31. Bij brief van 13 september 2006 heeft [ZZZ] [verweerder] aangeboden het externe bemiddelingstraject met twee maanden te verlengen.
32. Het externe bemiddelingstraject is op 10 december 2006 afgesloten.
33. Op 10 mei 2007 heeft [verweerder] KLM in kort geding gedagvaard en wedertewerkstelling gevorderd in (primair) zijn functie van Teamleider dan wel (subsidiair) een passende functie op de afdeling Baggage Services. Dan wel (meer subsidiair) een passende functie binnen KLM.
34. Bij vonnis van 13 juni 2007 heeft de kantonrechter de primaire vordering van [verweerder] toegewezen. Onder punt 9 van het vonnis overweegt de kantonrechter als volgt:
“Geoordeeld wordt dat weliswaar is gebleken dat [verweerder] niet in staat is de fysiek zware werkzaamheden als “meewerkend voorman” te verrichten, doch evenzeer dat deze werkzaamheden volgens de functieomschrijving geen deel uitmaken van de functie. Als goed werkgever kan KLM daarom van [verweerder] niet verlangen dat hij deze werkzaamheden gaat verrichten, temeer nu niet is gebleken dat KLM met [verweerder] [...] overleg heeft gevoerd over de functiewijziging, terwijl KLM desgevraagd heeft medegedeeld dat zij de Ondernemingsraad niet om advies heeft gevraagd [...].”

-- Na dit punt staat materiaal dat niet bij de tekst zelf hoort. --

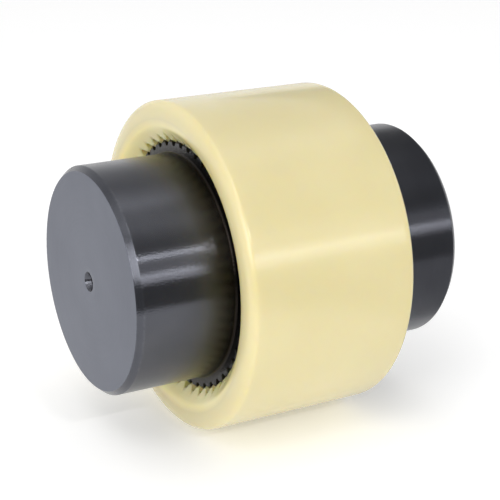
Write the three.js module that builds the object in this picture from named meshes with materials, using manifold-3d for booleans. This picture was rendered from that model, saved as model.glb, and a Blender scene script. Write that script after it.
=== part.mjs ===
// Curved-tooth gear coupling with a nylon sleeve.
//
// Two equal steel hubs stand end to end on one axis. Each carries a ring of crowned external teeth on its
// inner end. A nylon sleeve with straight internal teeth slides over both rings and carries the torque.
// A flat spring-steel snap ring at the sleeve's mid-plane sits between the hubs and keeps the sleeve in place.
//
// Units are millimetres. X is the axis of rotation, Z is up, and the origin is the coupling's centre.

import * as THREE from 'three';
import { mergeVertices } from 'three/addons/utils/BufferGeometryUtils.js';
import Module from 'manifold-3d';

const wasm = await Module();
wasm.setup();

// ---- Driving dimensions ------------------------------------------------------------------------------

const hubGap = 4; // between the hubs' inner faces
const hubLength = 52;
const bossRadius = 34;
const bossChamferAxial = 1.7;
const bossChamferRadial = 1.5;

const sleeveLength = 55;
const sleeveRadius = 50;
const roundingAxial = 2.4; // of the elliptical rounding on the outer edge of each end
const roundingRadial = 4.7;
const mouthDepth = 3.9; // of the conical lead-in, along the axis
const mouthRadius = 43.1; // where the lead-in meets the end face

const toothCount = 50;
const pitchRadius = 38;
const pressureAngle = THREE.MathUtils.degToRad(25);

const hubToothWidth = 21.4; // along the axis
const hubToothTipRadius = 39.1; // at the crown
const hubToothRootRadius = 36.2;
const toothEndChamfer = 1.2; // turned across the tips, at 45 degrees
const backlash = 0.25; // along the pitch circle, at the crown
const tipRelief = 0.7; // how much lower the tips are at a tooth's ends
const flankRelief = 0.22; // how much thinner each flank is at a tooth's ends

const sleeveToothTipRadius = 37;
const sleeveToothRootRadius = 39.8;
const toothEntryRadius = 38; // where the lead-in meets the chamfer on the teeth's ends
const toothEntryDepth = 1.4;

const centreHole = { mouthRadius: 3, drillRadius: 2, countersinkDepth: 1.7, depth: 9, tipDepth: 1.2 };

const ringThickness = 2;
const ringInnerRadius = 36.8;
const ringOuterRadius = 40.6;
const ringOpening = THREE.MathUtils.degToRad(16);
const ringClearance = 0.3; // to the groove's walls and floor

// ---- Derived dimensions ------------------------------------------------------------------------------

const toothPitchAngle = (2 * Math.PI) / toothCount;
const halfPitchThickness = (pitchRadius * toothPitchAngle) / 4;
const rootFillet = 0.9; // between the boss and the face of the tooth ring

const roundSegments = 2 * toothCount;
const arcSteps = 3;
const smallHoleSegments = 24;
const cutOverrun = 1;

// ---- Materials ---------------------------------------------------------------------------------------

const blackOxideSteel = new THREE.MeshStandardMaterial({ color: 0x2c2d31, roughness: 0.35, metalness: 0.9 });
const castNylon = new THREE.MeshStandardMaterial({ color: 0xe8dcaa, roughness: 0.4, metalness: 0 });
const springSteel = new THREE.MeshStandardMaterial({ color: 0x8d8f93, roughness: 0.3, metalness: 1 });

// ---- Helpers -----------------------------------------------------------------------------------------

function solid(geometry) {
  geometry.deleteAttribute('normal');
  geometry.deleteAttribute('uv');
  const merged = mergeVertices(geometry, 1e-5);
  return new wasm.Manifold(
    new wasm.Mesh({
      numProp: 3,
      vertProperties: new Float32Array(merged.attributes.position.array),
      triVerts: new Uint32Array(merged.index.array),
    }),
  );
}

function namedMesh(name, manifold, material) {
  const { vertProperties, triVerts } = manifold.getMesh();
  const geometry = new THREE.BufferGeometry();
  geometry.setAttribute('position', new THREE.BufferAttribute(vertProperties, 3));
  geometry.setIndex(new THREE.BufferAttribute(triVerts, 1));
  geometry.computeVertexNormals();
  const mesh = new THREE.Mesh(geometry, material);
  mesh.name = name;
  return mesh;
}

// Revolves a profile of (radius, x) points about the X axis.
function turned(points, segments = roundSegments) {
  const profile = points.map(([radius, x]) => new THREE.Vector2(radius, x));
  return new THREE.LatheGeometry(profile, segments).rotateZ(-Math.PI / 2);
}

// Points on an elliptical quarter arc in the (radius, x) plane, both ends included.
function quarterArc(centre, radii, startAngle) {
  return Array.from({ length: arcSteps + 1 }, (_, step) => {
    const angle = startAngle + (step / arcSteps) * (Math.PI / 2);
    return [centre[0] + radii[0] * Math.cos(angle), centre[1] + radii[1] * Math.sin(angle)];
  });
}

// Outline of a full ring of straight-flanked teeth, four points to a tooth.
function toothOutline(footRadius, tipRadius, halfThickness) {
  const halfAngleAt = (radius) => (halfThickness - (radius - pitchRadius) * Math.tan(pressureAngle)) / radius;
  const polar = (radius, angle) => new THREE.Vector2(radius * Math.cos(angle), radius * Math.sin(angle));
  const points = [];
  for (let tooth = 0; tooth < toothCount; tooth += 1) {
    const middle = tooth * toothPitchAngle;
    const foot = halfAngleAt(footRadius);
    const tip = halfAngleAt(tipRadius);
    points.push(polar(footRadius, middle - foot), polar(tipRadius, middle - tip));
    points.push(polar(tipRadius, middle + tip), polar(footRadius, middle + foot));
  }
  return new THREE.Shape(points);
}

// Extrudes an outline along X, centred on x = 0. The outline's own X and Y become Y and Z.
function extrudedAlongX(shape, length, steps = 1, curveSegments = 1) {
  const geometry = new THREE.ExtrudeGeometry(shape, { depth: length, steps, curveSegments, bevelEnabled: false });
  return geometry.translate(0, 0, -length / 2).rotateY(Math.PI / 2).rotateX(Math.PI / 2);
}

// Makes straight teeth barrel-shaped: lower tips and thinner flanks towards both ends.
function crown(geometry, width) {
  const position = geometry.attributes.position;
  for (let i = 0; i < position.count; i += 1) {
    const share = ((2 * position.getX(i)) / width) ** 2;
    const radius = Math.hypot(position.getY(i), position.getZ(i));
    const angle = Math.atan2(position.getZ(i), position.getY(i));
    const middle = Math.round(angle / toothPitchAngle) * toothPitchAngle;
    const onTip = radius > pitchRadius;
    const newRadius = onTip ? radius - tipRelief * share : radius;
    const newAngle = angle - (Math.sign(angle - middle) * flankRelief * share) / radius;
    position.setY(i, newRadius * Math.cos(newAngle));
    position.setZ(i, newRadius * Math.sin(newAngle));
  }
  return geometry;
}

// ---- Hub, with its inner face at x = 0 and its boss towards +X ---------------------------------------

function hub() {
  const teeth = toothOutline(hubToothRootRadius, hubToothTipRadius, halfPitchThickness - backlash / 2);
  const toothRing = crown(extrudedAlongX(teeth, hubToothWidth, 2), hubToothWidth);
  toothRing.translate(hubToothWidth / 2, 0, 0);

  const chamferRadius = hubToothTipRadius - tipRelief - toothEndChamfer; // at the end faces
  const reach = toothEndChamfer + cutOverrun;
  const tipEnvelope = turned([
    [0, -cutOverrun],
    [chamferRadius - cutOverrun, -cutOverrun],
    [chamferRadius + reach, reach],
    [chamferRadius + reach, hubToothWidth - reach],
    [chamferRadius - cutOverrun, hubToothWidth + cutOverrun],
    [0, hubToothWidth + cutOverrun],
  ]);

  const filletCentre = [bossRadius + rootFillet, hubToothWidth + rootFillet];
  const boss = turned([
    [0, cutOverrun],
    [filletCentre[0], cutOverrun],
    ...quarterArc(filletCentre, [rootFillet, rootFillet], Math.PI).reverse(),
    [bossRadius, hubLength - bossChamferAxial],
    [bossRadius - bossChamferRadial, hubLength],
    [0, hubLength],
  ]);

  const { mouthRadius: holeMouth, drillRadius, countersinkDepth, depth, tipDepth } = centreHole;
  const hole = turned(
    [
      [0, hubLength - depth - tipDepth],
      [drillRadius, hubLength - depth],
      [drillRadius, hubLength - countersinkDepth],
      [holeMouth, hubLength],
      [holeMouth, hubLength + cutOverrun],
      [0, hubLength + cutOverrun],
    ],
    smallHoleSegments,
  );
  return solid(toothRing).intersect(solid(tipEnvelope)).add(solid(boss)).subtract(solid(hole));
}

// ---- Sleeve, centred on the origin -------------------------------------------------------------------

function sleeve() {
  const end = sleeveLength / 2;
  const grooveHalfWidth = ringThickness / 2 + ringClearance;
  const grooveRadius = ringOuterRadius + ringClearance;

  // One end's profile, from the outer surface in to the groove; the other end mirrors it.
  const halfProfile = [
    ...quarterArc([sleeveRadius - roundingRadial, end - roundingAxial], [roundingRadial, roundingAxial], 0),
    [mouthRadius, end],
    [toothEntryRadius, end - mouthDepth],
    [sleeveToothTipRadius, end - mouthDepth - toothEntryDepth],
    [sleeveToothTipRadius, grooveHalfWidth],
    [grooveRadius, grooveHalfWidth],
  ];
  const mirrored = halfProfile.map(([radius, x]) => [radius, -x]).reverse();
  const blank = turned([...mirrored, ...halfProfile, mirrored[0]]);

  const spaces = toothOutline(sleeveToothTipRadius - cutOverrun / 2, sleeveToothRootRadius, halfPitchThickness);
  const cutter = extrudedAlongX(spaces, sleeveLength + 2 * cutOverrun);
  return solid(blank).subtract(solid(cutter));
}

// ---- Snap ring, centred on the origin ----------------------------------------------------------------

function snapRing() {
  const start = ringOpening / 2;
  const finish = 2 * Math.PI - start;
  const outline = new THREE.Shape();
  outline.absarc(0, 0, ringOuterRadius, start, finish, false);
  outline.absarc(0, 0, ringInnerRadius, finish, start, true);
  outline.closePath();
  return solid(extrudedAlongX(outline, ringThickness, 1, toothCount));
}

// ---- Assembly ----------------------------------------------------------------------------------------

const hubSolid = hub();
const group = new THREE.Group();

const drivenHub = namedMesh('driven_hub', hubSolid, blackOxideSteel);
drivenHub.position.x = hubGap / 2;

const drivingHub = namedMesh('driving_hub', hubSolid, blackOxideSteel);
drivingHub.rotation.z = Math.PI;
drivingHub.position.x = -hubGap / 2;

group.add(drivingHub, drivenHub);
group.add(namedMesh('sleeve', sleeve(), castNylon));
group.add(namedMesh('centre_snap_ring', snapRing(), springSteel));

export default group;
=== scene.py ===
"""Looks for the nylon-sleeve gear coupling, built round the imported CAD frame.

Lengths in the shape code are millimetres and are scaled to metres when a mesh is made. The camera's and
the studio's lengths are metres. X is the axis of rotation, Z is up and the origin is the coupling's centre.
"""

import math

import bmesh
import bpy
import numpy as np
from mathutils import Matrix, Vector


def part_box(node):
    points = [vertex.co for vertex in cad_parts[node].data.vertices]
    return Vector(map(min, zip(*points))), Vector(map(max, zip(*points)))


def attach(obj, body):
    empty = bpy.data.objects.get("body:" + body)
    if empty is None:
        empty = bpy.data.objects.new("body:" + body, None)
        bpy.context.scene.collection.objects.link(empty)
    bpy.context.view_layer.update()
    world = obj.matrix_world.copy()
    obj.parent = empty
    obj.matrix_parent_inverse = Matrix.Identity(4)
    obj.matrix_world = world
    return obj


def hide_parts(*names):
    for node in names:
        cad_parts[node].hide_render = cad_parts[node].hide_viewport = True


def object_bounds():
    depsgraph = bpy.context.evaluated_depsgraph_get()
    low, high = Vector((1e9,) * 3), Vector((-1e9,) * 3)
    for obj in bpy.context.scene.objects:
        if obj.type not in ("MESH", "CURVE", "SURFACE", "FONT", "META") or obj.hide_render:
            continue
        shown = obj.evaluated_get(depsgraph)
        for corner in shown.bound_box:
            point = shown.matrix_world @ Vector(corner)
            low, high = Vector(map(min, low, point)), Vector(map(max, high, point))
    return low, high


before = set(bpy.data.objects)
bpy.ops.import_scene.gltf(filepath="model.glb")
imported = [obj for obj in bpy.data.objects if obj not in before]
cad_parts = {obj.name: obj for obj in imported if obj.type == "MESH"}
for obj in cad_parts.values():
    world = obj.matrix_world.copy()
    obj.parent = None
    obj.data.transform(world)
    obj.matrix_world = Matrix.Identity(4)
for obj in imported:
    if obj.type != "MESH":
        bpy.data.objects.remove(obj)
cad_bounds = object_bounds()

MM = 0.001

# ---- Main sizes, read off the CAD pieces -------------------------------------------------------------

hub_low, hub_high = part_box("driven_hub")
sleeve_low, sleeve_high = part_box("sleeve")
ring_low, ring_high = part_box("centre_snap_ring")


def in_mm(metres):
    return round(metres / MM, 3)


HUB_GAP = in_mm(2 * hub_low.x)
HUB_LENGTH = in_mm(hub_high.x - hub_low.x)
SLEEVE_LENGTH = in_mm(sleeve_high.x - sleeve_low.x)
SLEEVE_RADIUS = in_mm(sleeve_high.z)
RING_THICKNESS = in_mm(ring_high.x - ring_low.x)
RING_OUTER_RADIUS = in_mm(-ring_low.y)

# ---- Details, the same as the CAD part's -------------------------------------------------------------

BOSS_RADIUS = 34.0
BOSS_CHAMFER_AXIAL = 1.7
BOSS_CHAMFER_RADIAL = 1.5
ROOT_FILLET = 0.9

TOOTH_COUNT = 50
PRESSURE_ANGLE = math.radians(25)
PITCH_RADIUS = 38.0
HALF_PITCH_THICKNESS = math.pi * PITCH_RADIUS / TOOTH_COUNT / 2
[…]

35. Voorts heeft de kantonrechter onder punt 11 van het vonnis overwogen dat herplaatsing in een andere functie dan die van teamleider eerst dan aan de orde kan komen, nadat KLM [verweerder] in de gelegenheid zal hebben gesteld om gedurende een periode van tenminste zes maanden zijn functie van teamleider uit te oefenen en na die periode blijkt dat KLM duurzaam niet in staat is om wisseldiensten te draaien.
36. Op 21 juni 2007 en 2 juli 2007 hebben naar aanleiding van het vonnis van de kantonrechter gesprekken tussen KLM en [verweerder] plaatsgevonden. Bij het laatste gesprek heeft [ZZZ] [verweerder] opgedragen zich de volgende dag om 6.00 uur te melden bij de teamleider van de Oosthal.
37. [verweerder] heeft zich de avond van 2 juli 2007 om 22.00 uur ziek gemeld.